What is the biggest risk for steel sector employers in Košice in 2026?

The convergence of three forces: a demographic retirement wave removing 32% of production staff by 2028, a regulatory environment requiring billions in decarbonization investment, and compensation levels that cannot compete with neighbouring markets. The practical effect is that the workforce needed to execute the green steel transition is shrinking at exactly the moment demand for it is growing. Firms that delay building a proactive talent pipeline will face compounding shortages that become progressively harder and more expensive to resolve.

How can companies attract passive metallurgical talent in Central Europe?

An estimated 75 to 80% of senior metallurgical engineers in the Košice region are passive candidates, employed and not responding to job postings. Reaching them requires direct identification through AI-enhanced talent mapping, personalised engagement that addresses their specific career motivations, and a value proposition that extends beyond base salary to include the strategic significance of the role. KiTalent's methodology is designed specifically for markets with extreme passive candidate ratios, delivering interview-ready shortlists within 7 to 10 days by accessing the professionals that conventional search channels never reach.

What roles are hardest to fill in Košice's steel sector?

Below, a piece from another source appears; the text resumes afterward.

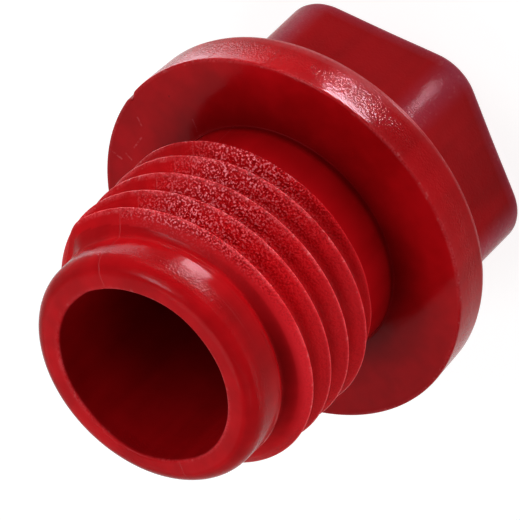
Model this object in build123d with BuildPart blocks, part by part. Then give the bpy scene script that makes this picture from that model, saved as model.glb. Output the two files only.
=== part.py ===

Three categories face the most acute shortages: process control engineers, with an 18% vacancy rate across the cluster; industrial maintenance electricians, with 25% of positions unfilled for over 120 days; and HSE managers with EU ETS compliance expertise, where the total regional pool numbers barely a dozen professionals. Each category requires a different search approach. Maintenance electricians may respond to improved compensation structures. EU ETS specialists require retention strategies and international executive search that extends beyond Slovakia's borders entirely.